BAYAN MUNA pays tribute today, International Women's Day, to the Filipino women and all women who struggle in various ways to bring hope, peace, and justice during these perilous and uncertain times.

Bayan Muna salutes especially all women who have taken a stand against the United States' drive to justify its pre-emptive military action against Iraq, which is but part of its all-consuming ambition to achieve military ascendancy throughout the world.

We need only to look at the reverberating results of the first US invasion on Iraq to oppose the impending war. More than 300,000 Iraqis were killed in the 43-day military campaign that the US launched in 1991. But the war did not end after this "brief sortie." The continuing economic blockade of Iraq has resulted in the deaths of millions of women and children, far beyond the damage caused by the 142,000 tons of bombs and 350 tons of uranium shells during the military campaign itself.

Four million people in Iraq, or one-fifth of its population, are currently starving to death. Up to 95% of all pregnant women in Iraq are suffering from anemia and will give birth to weak, malnourished infants.
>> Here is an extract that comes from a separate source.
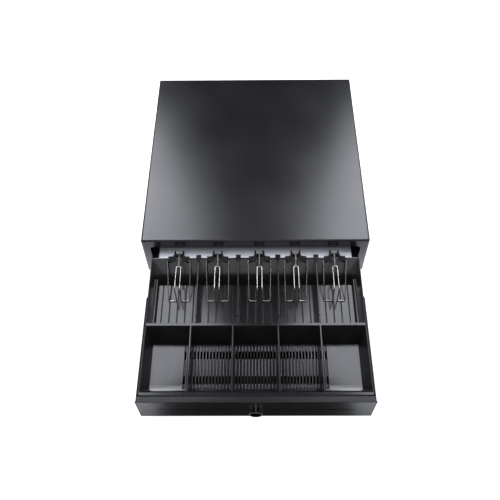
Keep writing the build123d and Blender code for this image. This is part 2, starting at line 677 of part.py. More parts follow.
def coin_cavity(x0, x1, gap=0.0):
    """The coin section's hollow between two places across the till, drawn in by a gap."""
    top = TILL_TOP + 0.1
    floor = TILL_FLOOR + gap
    front_top = (x0, FRONT + TILL_FRONT_INNER + gap, top)
    back_top = (x0, FRONT + MID_WALL_FRONT - gap, top)
    back_low = (x0, FRONT + COIN_FLOOR_BACK - gap, floor)
    scoop = [(x0, FRONT + depth + gap, floor + height) for depth, height in scoop_profile()]
    outline = make_face([
        Polyline(front_top, back_top, back_low, scoop[0]),
        ThreePointArc(*scoop[0:3]),
        ThreePointArc(*scoop[2:5]),
        Line(scoop[4], front_top),
    ])
    return extrude(outline, amount=x1 - x0, dir=(1, 0, 0))


def till_shell():
    """The till's outer shape, tapering down to its floor, with rounded corners and rim."""
    shell = tapered(
        (-177.5, 177.5, FRONT + 31, FRONT + 238, TILL_FLOOR - TILL_WALL),
        (-TILL_HALF_WIDTH, TILL_HALF_WIDTH, FRONT + TILL_FRONT_OUTER, FRONT + TILL_BACK_OUTER, TILL_TOP),
    )
    uprights = shell.edges().filter_by(lambda edge: abs(edge.tangent_at(0.5).Z) > 0.5)
    shell = fillet(uprights, 4.0)
    return fillet(shell.edges().group_by(Axis.Z)[-1], RIM_ROUNDING)


def side_mouths():
    """Widens the two side rims' inner edges a little towards the top."""
    y0, y1 = FRONT + TILL_FRONT_INNER, FRONT + TILL_BACK_INNER
    wide = SIDE_TOP + RIM_ROUNDING
    return tapered(
        (-SIDE_TOP, SIDE_TOP, y0, y1, TILL_TOP - RIM_ROUNDING), (-wide, wide, y0, y1, TILL_TOP + 0.1)
    )


def round_mid_wall(tray):
    """Rounds the top of the wall between the bill and coin sections."""
    low, high = FRONT + MID_WALL_FRONT - 1, FRONT + MID_WALL_BACK + 1
    edges = tray.edges().filter_by(Axis.X).filter_by_position(Axis.Z, TILL_TOP - 0.01, TILL_TOP + 0.01)
    return fillet(edges.filter_by_position(Axis.Y, low, high), MID_WALL_ROUNDING)


def till_tray():
    sides = tapered(
        (-COIN_SIDE_FLOOR, COIN_SIDE_FLOOR, FRONT, FRONT + 150, TILL_FLOOR - 1),
        (-SIDE_TOP, SIDE_TOP, FRONT, FRONT + 150, TILL_TOP + 1),
    )
    coins = coin_cavity(-SIDE_TOP - 1, SIDE_TOP + 1) & sides
    tray = round_mid_wall(till_shell() - bill_cavity() - coins)
    hollow_wall = [
        (FRONT + MID_WALL_BACK - 2.4, TILL_FLOOR - 4), (FRONT + COIN_FLOOR_BACK + 3.5, TILL_FLOOR - 4),
        (FRONT + MID_WALL_BACK - 3.2, TILL_TOP - 8),
    ]
    tray -= slab_x(hollow_wall, -172, 172)
    tray = tray - bill_floor_grooves() - coin_floor_grooves() - coin_floor_slots()
    return tray - spring_notches() - side_mouths()


def bill_floor_grooves():
    """Narrow round-bottomed grooves along the bill compartments."""
    y0, y1 = FRONT + MID_WALL_BACK + 0.8, FRONT + BILL_FLOOR_BACK - 0.5
    return [
        rod_y(BILL_GROOVE_RADIUS, i * BILL_GROOVE_PITCH, y0, y1, TILL_FLOOR)
        for i in range(-BILL_GROOVES_EACH_SIDE, BILL_GROOVES_EACH_SIDE + 1)
    ]


def coin_floor_grooves():
    """Shallow round-bottomed grooves, leaving narrow ribs between them."""
    y0, y1 = FRONT + COIN_GROOVE_FRONT, FRONT + COIN_FLOOR_BACK - 0.8
    z = TILL_FLOOR - COIN_GROOVE_DEPTH + COIN_GROOVE_RADIUS
    return [
        rod_y(COIN_GROOVE_RADIUS, i * COIN_SLOT_PITCH, y0, y1, z)
        for i in range(-COIN_SLOTS_EACH_SIDE, COIN_SLOTS_EACH_SIDE + 1)
    ]


def coin_floor_slots():
    half = COIN_SLOT_WIDTH / 2
    cuts = []
    for i in range(-COIN_SLOTS_EACH_SIDE, COIN_SLOTS_EACH_SIDE + 1):
        x = i * COIN_SLOT_PITCH
        for d0, d1 in COIN_SLOT_ROWS:
            cuts.append(block(
                x - half, x + half, FRONT + d0, FRONT + d1, TILL_FLOOR - TILL_WALL - 1, TILL_FLOOR
            ))
    return cuts


def spring_notches():
    """Gaps in the till's back rim, one for each clip's spring."""
    y0, y1 = FRONT + TILL_BACK_INNER - 4, FRONT + TILL_BACK_OUTER + 1
    return [block(x - 3.2, x + 3.2, y0, y1, TILL_TOP - 4.6, TILL_TOP + 1) for x in CLIP_X]


def round_top(plate):
    """Rounds the two long top edges of a divider."""
    long_edges = plate.edges().filter_by(Axis.Y)
    return fillet(long_edges.group_by(Axis.Z)[-1], DIVIDER_ROUNDING)


def bill_divider(x):
    back_top = FRONT + TILL_BACK_INNER - 1.0
    back_low = FRONT + BILL_FLOOR_BACK - 1.0
    front = FRONT + MID_WALL_BACK + DIVIDER_GAP
    floor = TILL_FLOOR + DIVIDER_GAP
    top = TILL_TOP - 0.2
    notch = FRONT + 150.0
    half = BILL_DIVIDER_THICKNESS / 2
    plate = slab_x([(front, floor), (back_low, floor), (back_top, top), (front, top)], x - half, x + half)
    plate = round_top(plate)
    outline = [
        (notch + 2.2, top + 0.1), (notch + 1.2, top - 2.6),
        (notch - 1.2, top - 2.6), (notch - 2.2, top + 0.1),
    ]
    plate -= slab_x(outline, x - half, x + half)
    top_tab = block(x - 4.5, x + 4.5, FRONT + 261.5, FRONT + 273.0, TILL_TOP + 0.1, TILL_TOP + 1.3)
    rib = block(x - half, x + half, FRONT + 258.0, FRONT + 264.0, top - 1, TILL_TOP + 1.3)
    return plate + top_tab + rib


def coin_divider(x):
    half = COIN_DIVIDER_THICKNESS / 2
    plate = coin_cavity(x - half, x + half, gap=DIVIDER_GAP)
    plate -= block(x - 3, x + 3, FRONT, FRONT + 200, TILL_TOP - 0.1, TILL_TOP + 3)
    plate = round_top(plate)
    for d0, d1 in COIN_SLOT_ROWS:
        plate += block(
            x - 0.9, x + 0.9, FRONT + d0 + 0.5, FRONT + d1 - 0.5,
            TILL_FLOOR - TILL_WALL + 0.1, TILL_FLOOR + 1,
        )
    return plate


# ---------------------------------------------------------------- bill clips
def bracket_outline():
    """The right half of the bracket's top plate: the hinge flange and one arm of the tongue."""
    z = BRACKET_LOW
    front = FRONT + CLIP_HINGE_DEPTH - 2.4
    shoulder = FRONT + TONGUE_FRONT
    neck = shoulder + SHOULDER_RADIUS
    back = FRONT + TONGUE_BACK
    x_neck = TONGUE_OUTER + SHOULDER_RADIUS
    middle = (TONGUE_OUTER + 1.6, shoulder + 1.6, z)
    corners = [
        (TONGUE_OUTER, neck, z), (TONGUE_OUTER, back, z), (TONGUE_INNER, back, z),
        (TONGUE_INNER, front, z), (BRACKET_HALF, front, z), (BRACKET_HALF, shoulder, z),
        (x_neck, shoulder, z),
    ]
    return make_face([Polyline(*corners), ThreePointArc(corners[-1], middle, corners[0])])


def clip_bracket(x):
    """A bracket on the till's back rim: hinge blocks in front, a channel-shaped tongue behind."""
    hinge_y = FRONT + CLIP_HINGE_DEPTH
    front = hinge_y - 2.4
    y0, y1 = FRONT + TONGUE_FRONT, FRONT + TONGUE_BACK
    floor = DECK_TOP + 0.2
    half = extrude(bracket_outline(), amount=BRACKET_HIGH - BRACKET_LOW, dir=(0, 0, 1))
    half += block(13, BRACKET_HALF - 0.2, front, hinge_y + 2.0, CLIP_HINGE_Z - 2.2, BRACKET_HIGH)
    half -= rod_x(CLIP_WIRE_RADIUS + RUNNING_CLEARANCE, 12, BRACKET_HALF + 1, hinge_y, CLIP_HINGE_Z)
    half += block(TONGUE_INNER, TONGUE_OUTER, y0, y1, floor, BRACKET_HIGH)
    bracket = half + mirror(half, about=Plane.YZ)
    bracket += block(-TONGUE_INNER, TONGUE_INNER, y0, FRONT + 277, floor, floor + 0.6)
    return Pos(x, 0, 0) * bracket


def spring_bar(x):
    """The plated bar across the tongue that the clip's spring hooks on."""
    z = BRACKET_HIGH - BAR_RADIUS - 0.1
    return rod_x(BAR_RADIUS, x - TONGUE_INNER, x + TONGUE_INNER, FRONT + BAR_DEPTH, z)


def clip_wire(x):
    """One bent wire: hinge ends, arms, feet on the till floor, and the raised finger loop."""
    hinge = (FRONT + CLIP_HINGE_DEPTH, CLIP_HINGE_Z)
    foot = (FRONT + 202.0, TILL_FLOOR + CLIP_WIRE_RADIUS + 0.3)
    knee = (FRONT + 204.5, CLIP_HINGE_Z - 1.9)
    crown = (FRONT + 251.0, CLIP_HINGE_Z - 1.9)
    half = [
        (14.0, *hinge), (CLIP_ARM_X, *hinge), (18.6, *foot), (4.2, *foot), (4.2, *knee), (4.2, *crown),
    ]
    points = half + [(-px, py, pz) for px, py, pz in reversed(half)]
    radii = [1.6, 2.2, 2.2, 3.0, 4.0, 4.0, 3.0, 2.2, 2.2, 1.6]
    path = FilletPolyline(*points, radius=radii)
    section = Plane(path @ 0, z_dir=path % 0) * Circle(CLIP_WIRE_RADIUS)
    return Pos(x, 0, 0) * sweep(section, path=path)


def clip_spring(x):
    """The extension spring's envelope, from the bar to the loop's crown."""
    start = Vector(x, FRONT + BAR_DEPTH - 3.2, BRACKET_HIGH - 1.65)
    end = Vector(x, FRONT + 253.4, CLIP_HINGE_Z - 1.6)
    axis = Plane(start, z_dir=end - start)
    length = (end - start).length
    tube = extrude(axis * Circle(CLIP_SPRING_RADIUS), amount=length)
    return tube - extrude(axis * Circle(CLIP_SPRING_RADIUS - CLIP_SPRING_WIRE), amount=length)


# ---------------------------------------------------------------- write every node
def main():
    os.makedirs("parts", exist_ok=True)

    save("case_cover", case_cover())
    save("base_plate", base_plate())
    save("rear_panel", rear_panel())
    save("rubber_feet", *rubber_feet())
    save("case_screws", *rear_screws(), *foot_screws())
    save("slide_rails", *both_sides(slide_rail()))
    save("stop_bumpers", *stop_bumpers())
    for name, roller in zip(("case_roller_right", "case_roller_left"), both_sides(case_roller())):
        save(name, roller)
    save("roller_brackets", *roller_brackets())
    save("case_roller_pins", *case_roller_pins())

    save("latch_bracket", latch_bracket())
    save("latch_pivot_pin", latch_pivot_pin())
    save("latch_lever", latch_lever())
    save("solenoid_frame", solenoid_frame())
    save("solenoid_coil", solenoid_coil())
    save("solenoid_plunger", solenoid_plunger())
    save("plunger_spring", plunger_spring())
    save("eject_springs", *eject_springs())
    save("eject_guides", *eject_guides())
    save("switch_housing", switch_housing())
    save("switch_lever", switch_lever())
    save("interface_socket", interface_socket())
    save("socket_contacts", *socket_contacts())
    save("inner_cable", inner_cable())
    save("cable_clips", *cable_clips())
    save("lock_keeper", lock_keeper())

    save("front_panel", front_panel())
    save("panel_screws", *panel_screws())
    save("drawer_pan", drawer_pan())
    save("rear_deck", rear_deck())
    for name, roller in zip(("drawer_roller_right", "drawer_roller_left"), both_sides(drawer_roller())):
        save(name, roller)
    save("drawer_roller_pins", *drawer_roller_pins())
    save("striker", striker())
    save("lock_barrel", lock_barrel())
    save("lock_nut", lock_nut())
    save("lock_plug", lock_plug())
    save("lock_cam", lock_cam())

    save("till_tray", till_tray())
    for i, x in enumerate(BILL_DIVIDER_X, start=1):
        save(f"bill_divider_{i}", bill_divider(x))
    for i, slot in enumerate(COIN_DIVIDER_SLOTS, start=1):
        save(f"coin_divider_{i}", coin_divider(slot * COIN_SLOT_PITCH))
    save("clip_brackets", *[clip_bracket(x) for x in CLIP_X])
    save("spring_bars", *[spring_bar(x) for x in CLIP_X])
    for i, x in enumerate(CLIP_X, start=1):
        save(f"clip_wire_{i}", clip_wire(x))
        save(f"clip_spring_{i}", clip_spring(x))


main()
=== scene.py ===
import json
import math

import bpy
from mathutils import Matrix, Vector


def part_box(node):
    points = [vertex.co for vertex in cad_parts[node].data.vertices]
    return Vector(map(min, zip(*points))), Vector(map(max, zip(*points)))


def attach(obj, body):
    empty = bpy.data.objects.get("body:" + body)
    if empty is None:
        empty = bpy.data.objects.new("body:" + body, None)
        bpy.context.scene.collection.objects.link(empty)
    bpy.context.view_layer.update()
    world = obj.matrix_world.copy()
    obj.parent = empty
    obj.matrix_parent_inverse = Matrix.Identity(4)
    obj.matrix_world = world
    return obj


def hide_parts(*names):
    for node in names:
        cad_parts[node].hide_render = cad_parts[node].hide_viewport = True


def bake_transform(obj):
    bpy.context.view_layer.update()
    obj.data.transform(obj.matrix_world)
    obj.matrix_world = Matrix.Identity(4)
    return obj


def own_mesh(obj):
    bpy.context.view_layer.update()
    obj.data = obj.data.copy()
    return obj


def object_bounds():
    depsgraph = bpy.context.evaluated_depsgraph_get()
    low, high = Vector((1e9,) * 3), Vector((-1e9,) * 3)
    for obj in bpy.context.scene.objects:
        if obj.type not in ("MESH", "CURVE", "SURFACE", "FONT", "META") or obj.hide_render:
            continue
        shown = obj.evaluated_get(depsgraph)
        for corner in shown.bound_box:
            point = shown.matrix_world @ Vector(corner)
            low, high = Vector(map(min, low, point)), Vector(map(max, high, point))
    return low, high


# A cash drawer, drawn open. Metres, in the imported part's own frame: X right, +Y back, +Z up.
MM = 0.001

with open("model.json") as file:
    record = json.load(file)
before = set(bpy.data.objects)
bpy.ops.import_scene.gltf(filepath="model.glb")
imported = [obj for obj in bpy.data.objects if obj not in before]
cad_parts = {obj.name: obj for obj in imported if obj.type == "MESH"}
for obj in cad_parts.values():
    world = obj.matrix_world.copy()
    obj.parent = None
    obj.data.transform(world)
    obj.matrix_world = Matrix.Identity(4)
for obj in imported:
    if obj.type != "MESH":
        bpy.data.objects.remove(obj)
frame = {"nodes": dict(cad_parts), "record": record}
cad_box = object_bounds()

# ---------------------------------------------------------------- camera
CAMERA_PLACE = (0.0002, -0.8243, 1.0026)
CAMERA_PITCH = 56.69
CAMERA_YAW = -0.91
CAMERA_ROLL = -0.98
CAMERA_LENS = 44.14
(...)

There has been a dramatic increase in childhood cancers—particularly leukemia, Hodgkin's disease, and lymphomas—and congenital diseases and deformities in the fetuses brought about by depleted uranium shells of American forces.

In the Philippines, the Macapagal-Arroyo government has dragged the country directly into the international theater of war by making the Philippines the "second front" in the US' misdirected campaign against global terrorism. The Arroyo government's signing of bilateral security agreements with the US under false mutuality has sealed the country's appointment with disaster.

The ongoing military offensives against the Moro Islamic Liberation Front (MILF) are part of the US-backed all-out war in Mindanao, which can only bring further suffering to Moro and Christian residents alike in that island. Of the hundreds of people killed and close to 200,000 civilians displaced, women and children compose most of the nameless statistics of casualties. War has extended women's traditional nurturing roles as they perpetually tend to their sick and grieve for their loved ones who have been killed.

Even as the Arroyo government has been recently placed on the defensive to stave off public dissent against the fielding of US troops in actual combat operations in the next Balikatan, a bomb was propitiously exploded at the Davao City International airport early this week. The MILF has been routinely blamed for the incident.

Although the identities of the real perpetrators are still undetermined, it remains clear that the bombing was intended to create a scenario of widespread terror in Mindanao. We may recall that such semblance of "persisting terrorism," conveniently supplied by the Abu Sayyaf threat, was used to warrant the entry of US forces in Basilan last year. Already, the passage of the dreaded anti-terrorism bill, erstwhile sidelined, is being pressed. The law will not curb terrorism but will in fact promote further curtailment of civil liberties under the sponsorship of the state.

In today's international celebration of women's day, opposition to war reasonably stems from the sector that comprises half of the world's population. Women's great value for life—in abject contrast to war's inhumanity—already cultivates this opposition.